Exercise objective
Extract, unchanged, each line of the listing below from its first line through the line that contains "math.cos(math.radians(size * 0.25)))", inclusive, and nothing else.

* * * * *

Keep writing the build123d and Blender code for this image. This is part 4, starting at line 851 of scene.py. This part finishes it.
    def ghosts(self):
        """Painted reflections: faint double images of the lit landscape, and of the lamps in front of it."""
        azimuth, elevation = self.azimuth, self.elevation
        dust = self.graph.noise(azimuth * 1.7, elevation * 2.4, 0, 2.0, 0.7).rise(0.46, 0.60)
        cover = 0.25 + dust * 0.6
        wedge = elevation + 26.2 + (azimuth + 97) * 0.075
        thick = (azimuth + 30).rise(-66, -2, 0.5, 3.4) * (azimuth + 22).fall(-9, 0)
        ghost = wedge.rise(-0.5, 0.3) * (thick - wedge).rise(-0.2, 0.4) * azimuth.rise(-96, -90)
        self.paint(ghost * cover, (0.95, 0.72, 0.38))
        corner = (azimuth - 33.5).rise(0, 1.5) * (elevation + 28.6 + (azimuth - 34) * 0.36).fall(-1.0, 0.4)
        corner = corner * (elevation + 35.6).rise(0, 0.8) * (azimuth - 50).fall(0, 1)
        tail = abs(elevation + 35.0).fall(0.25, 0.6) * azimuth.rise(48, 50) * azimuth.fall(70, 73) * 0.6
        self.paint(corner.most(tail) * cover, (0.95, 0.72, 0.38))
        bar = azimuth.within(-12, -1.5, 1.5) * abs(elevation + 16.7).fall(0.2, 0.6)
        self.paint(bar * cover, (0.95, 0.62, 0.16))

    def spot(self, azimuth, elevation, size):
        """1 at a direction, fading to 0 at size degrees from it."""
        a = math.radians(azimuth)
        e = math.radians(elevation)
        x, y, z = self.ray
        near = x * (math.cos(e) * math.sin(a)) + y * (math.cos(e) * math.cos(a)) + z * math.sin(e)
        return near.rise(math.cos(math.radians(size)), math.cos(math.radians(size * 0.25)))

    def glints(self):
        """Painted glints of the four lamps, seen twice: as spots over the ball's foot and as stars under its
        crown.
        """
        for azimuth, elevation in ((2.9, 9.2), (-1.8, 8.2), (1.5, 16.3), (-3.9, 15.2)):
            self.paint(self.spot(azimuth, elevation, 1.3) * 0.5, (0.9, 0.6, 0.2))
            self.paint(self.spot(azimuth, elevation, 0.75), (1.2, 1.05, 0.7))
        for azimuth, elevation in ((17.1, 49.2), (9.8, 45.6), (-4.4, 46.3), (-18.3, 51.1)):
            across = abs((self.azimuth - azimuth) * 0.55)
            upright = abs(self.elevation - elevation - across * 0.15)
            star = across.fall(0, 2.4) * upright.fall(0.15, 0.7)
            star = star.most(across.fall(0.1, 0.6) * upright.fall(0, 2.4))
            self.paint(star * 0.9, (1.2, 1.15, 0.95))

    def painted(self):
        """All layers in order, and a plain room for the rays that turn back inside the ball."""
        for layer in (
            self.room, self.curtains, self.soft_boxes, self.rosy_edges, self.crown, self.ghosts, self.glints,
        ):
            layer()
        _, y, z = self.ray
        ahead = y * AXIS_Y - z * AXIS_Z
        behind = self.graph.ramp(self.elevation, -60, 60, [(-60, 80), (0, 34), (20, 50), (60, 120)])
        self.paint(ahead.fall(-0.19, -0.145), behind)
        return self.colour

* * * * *

Reply to the exercise
Keep writing the build123d and Blender code for this image. This is part 4, starting at line 851 of scene.py. This part finishes it.
    def ghosts(self):
        """Painted reflections: faint double images of the lit landscape, and of the lamps in front of it."""
        azimuth, elevation = self.azimuth, self.elevation
        dust = self.graph.noise(azimuth * 1.7, elevation * 2.4, 0, 2.0, 0.7).rise(0.46, 0.60)
        cover = 0.25 + dust * 0.6
        wedge = elevation + 26.2 + (azimuth + 97) * 0.075
        thick = (azimuth + 30).rise(-66, -2, 0.5, 3.4) * (azimuth + 22).fall(-9, 0)
        ghost = wedge.rise(-0.5, 0.3) * (thick - wedge).rise(-0.2, 0.4) * azimuth.rise(-96, -90)
        self.paint(ghost * cover, (0.95, 0.72, 0.38))
        corner = (azimuth - 33.5).rise(0, 1.5) * (elevation + 28.6 + (azimuth - 34) * 0.36).fall(-1.0, 0.4)
        corner = corner * (elevation + 35.6).rise(0, 0.8) * (azimuth - 50).fall(0, 1)
        tail = abs(elevation + 35.0).fall(0.25, 0.6) * azimuth.rise(48, 50) * azimuth.fall(70, 73) * 0.6
        self.paint(corner.most(tail) * cover, (0.95, 0.72, 0.38))
        bar = azimuth.within(-12, -1.5, 1.5) * abs(elevation + 16.7).fall(0.2, 0.6)
        self.paint(bar * cover, (0.95, 0.62, 0.16))

    def spot(self, azimuth, elevation, size):
        """1 at a direction, fading to 0 at size degrees from it."""
        a = math.radians(azimuth)
        e = math.radians(elevation)
        x, y, z = self.ray
        near = x * (math.cos(e) * math.sin(a)) + y * (math.cos(e) * math.cos(a)) + z * math.sin(e)
        return near.rise(math.cos(math.radians(size)), math.cos(math.radians(size * 0.25)))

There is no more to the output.